Because of the French context, this paper bird in Duran's painting should be called a cocotte rather than a pajaraita. It is interesting that when Unamuno came to write his mock treatise on the Pajarita, "Apuntes para un Tratado de Cocotologia" he used the word Cocote, spelt in that way, rather than "pajarita" despite the fact that he was Spanish (Actually he was Basque). It can only be conjectured why he did this. Perhaps he was using the French word as an ironical dig at people who use pretentious terminology. So, he invested the science of studying paper birds with the pretentious name of "Cocotologia"!
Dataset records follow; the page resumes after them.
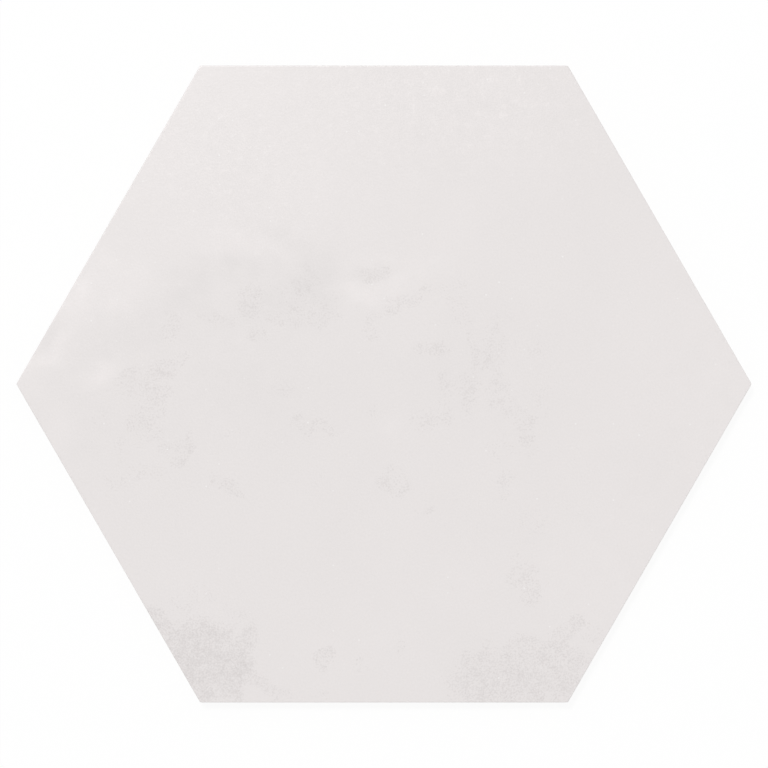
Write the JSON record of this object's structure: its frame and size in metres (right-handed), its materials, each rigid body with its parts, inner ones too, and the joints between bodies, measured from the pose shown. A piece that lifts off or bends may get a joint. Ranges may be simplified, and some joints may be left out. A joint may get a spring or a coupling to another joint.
{
  "type": "hexagon floor tile",
  "caption": "Flat regular hexagon floor tile with a plain satin glazed face, lightly mottled off-white, and a cellular keying relief on its back.",
  "frame": {"origin": "middle of the back, on the plane that the tile lies on", "axes": "+Z out of the glazed face, +X through a corner, +Y square to an edge"},
  "size_m": [0.2884, 0.25, 0.009],
  "materials": {
    "glazed_porcelain": "satin"
  },
  "bodies": {
    "root": {"hexagon_tile": "glazed_porcelain"}
  },
  "joints": []
}
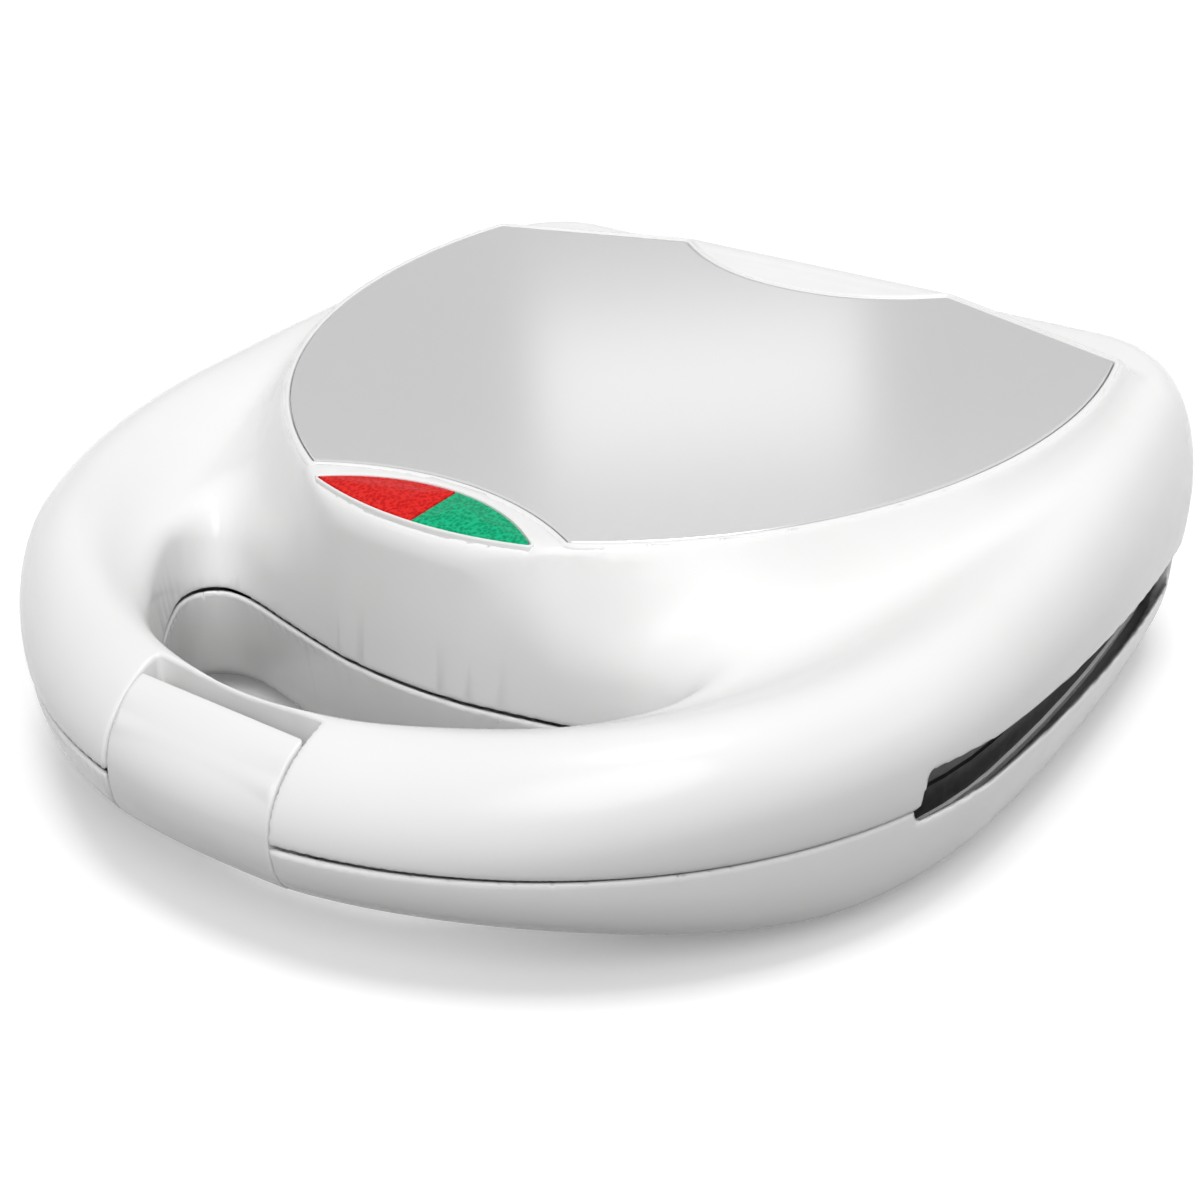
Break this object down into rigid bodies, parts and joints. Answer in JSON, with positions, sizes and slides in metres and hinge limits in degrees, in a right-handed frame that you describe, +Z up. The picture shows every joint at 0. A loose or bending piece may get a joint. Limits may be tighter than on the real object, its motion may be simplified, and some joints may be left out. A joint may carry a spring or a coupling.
{
  "type": "sandwich maker",
  "caption": "White countertop sandwich maker with a hinged lid, a metal top panel, red and green lenses, a front latch and pocketed hot plates.",
  "frame": {"origin": "on the ground under the middle of the object's box, standing on its feet", "axes": "+Z up, +X to the right of someone who faces the latch, +Y from the latch towards the hinge"},
  "size_m": [0.226, 0.2381, 0.0749],
  "materials": {
    "white_plastic": "glossy white moulded plastic",
    "panel_metal": "bright, almost mirror-like sheet metal",
    "red_lens_plastic": "clear red, with a fine prismatic pattern",
    "green_lens_plastic": "clear green, with a fine prismatic pattern",
    "plate_coating": "satin dark non-stick coating",
    "bare_steel": "plain plated steel",
    "heater_sheath": "dull oxidised steel tube",
    "foot_rubber": "matte pale grey rubber",
    "ceramic": "matte off-white heat-resistant moulding",
    "lamp_glass": "clear glass of a neon lamp"
  },
  "bodies": {
    "base": {"base_shell": "white_plastic", "base_deck": "white_plastic", "lower_plate": "plate_coating", "lower_heater": "heater_sheath", "lower_reflector": "bare_steel", "cord_inlet": "foot_rubber", "hinge_pin_left": "bare_steel", "hinge_pin_right": "bare_steel", "foot_front_left": "foot_rubber", "foot_front_right": "foot_rubber", "foot_back_left": "foot_rubber", "foot_back_right": "foot_rubber", "base_screw_front_left": "bare_steel", "base_screw_front_right": "bare_steel", "base_screw_back_left": "bare_steel", "base_screw_back_right": "bare_steel"},
    "lid": {"lid_shell": "white_plastic", "lid_deck": "white_plastic", "top_panel": "panel_metal", "red_lens": "red_lens_plastic", "green_lens": "green_lens_plastic", "upper_plate": "plate_coating", "upper_heater": "heater_sheath", "upper_reflector": "bare_steel", "lamp_tray": "ceramic", "lamp_left": "lamp_glass", "lamp_right": "lamp_glass", "thermostat": "ceramic", "thermal_fuse": "ceramic", "terminal_block": "ceramic", "latch_pin": "bare_steel", "lid_screw_front_left": "bare_steel", "lid_screw_front_right": "bare_steel", "lid_screw_back_left": "bare_steel", "lid_screw_back_right": "bare_steel"},
    "latch": {"latch_clip": "white_plastic"}
  },
  "joints": [
    {"name": "lid_hinge", "type": "hinge", "parent": "base", "child": "lid", "pos_m": [0, 0.1138, 0.0288], "axis": [-1, 0, 0], "range_deg": [0, 105]},
    {"name": "latch_pivot", "type": "hinge", "parent": "lid", "child": "latch", "pos_m": [0, -0.1118, 0.036], "axis": [-1, 0, 0], "range_deg": [0, 35]}
  ]
}
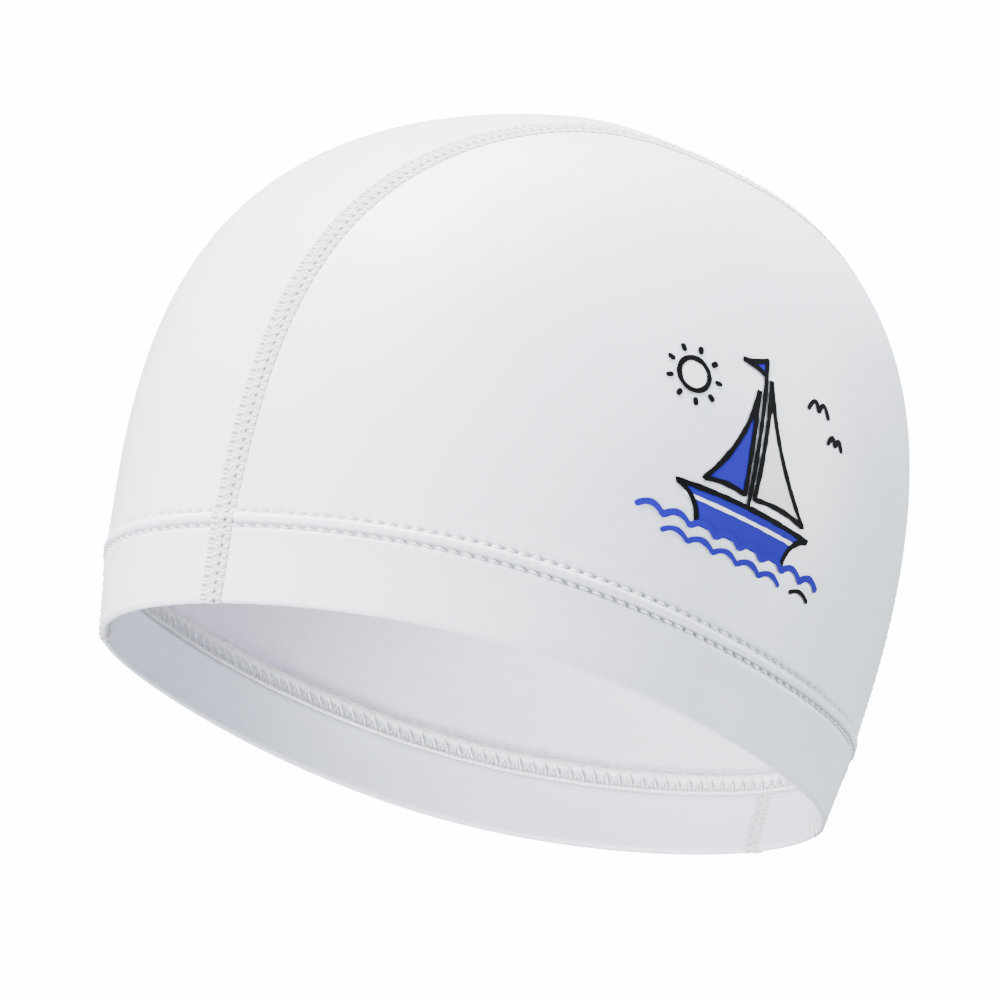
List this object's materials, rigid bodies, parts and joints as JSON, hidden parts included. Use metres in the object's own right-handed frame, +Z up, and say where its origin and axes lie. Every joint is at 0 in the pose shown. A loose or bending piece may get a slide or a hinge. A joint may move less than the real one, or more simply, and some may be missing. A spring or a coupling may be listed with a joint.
{
  "type": "swim cap",
  "caption": "Stretch cloth swim cap in its worn form: a centre strip between two side panels, flat seams over the crown and a deep turned-up, cover-stitched hem round an open hollow.",
  "frame": {"origin": "middle of the opening for the head, level with the rim, where a head holds the cap", "axes": "+X to the wearer's left, +Y to the back of the head, +Z up through the crown"},
  "size_m": [0.1756, 0.2064, 0.1621],
  "materials": {
    "coated_cloth": "smooth matt polyurethane coating on white stretch knit",
    "seam_thread": "matt textured polyester thread",
    "hem_thread": "matt textured polyester thread",
    "print_ink": "screen-printed ink in black, white and blue"
  },
  "bodies": {
    "root": {"centre_panel": "coated_cloth", "left_panel": "coated_cloth", "right_panel": "coated_cloth", "left_seam": "seam_thread", "right_seam": "seam_thread", "hem_stitch": "hem_thread"}
  },
  "joints": []
}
In French, the related word, coquette is also the name given to a flirtatious woman (or worse) and the same word has passed into English with derivatives such as coquetry and coquettish. It will be recalled that in Spanish the word "pajara" also acquired pejorative connotations as in the "Pajara Pinta". But what is most interesting is that when he was translating "El Creacion en Papiroflexia" into English, Brian Bishop took the opportunity of looking up the word "Hobby-horse" in the Oxford English Dictionary. To his surprise he found that an early meaning of the word dating from 1557 was "a lustful person, a loose woman, a prostitute"! But we must be careful. The term hobby-horse had many meanings in English (basically it was a type of horse) and the children's hobby-horse probably acquired that name for reasons which had no connection with its application to loose women.

Following the example of Miguel Unamuno, the Pajarita has spawned numerous variant forms in Spain, which Vicente Palacios gathers together in his book "La Crecion en Papiroflexia" (Editorial Miguel Salvatella, Barcelona, 1979). Unamuno's own male, female and hermaphrodite variants are shown on page 24, while pages 25 to 38 show; numerous pajaritas created by more recent folders.

Much remains to be done to connect the story together. As always I shall be very grateful for additional information and correction of my misconceptions and errors.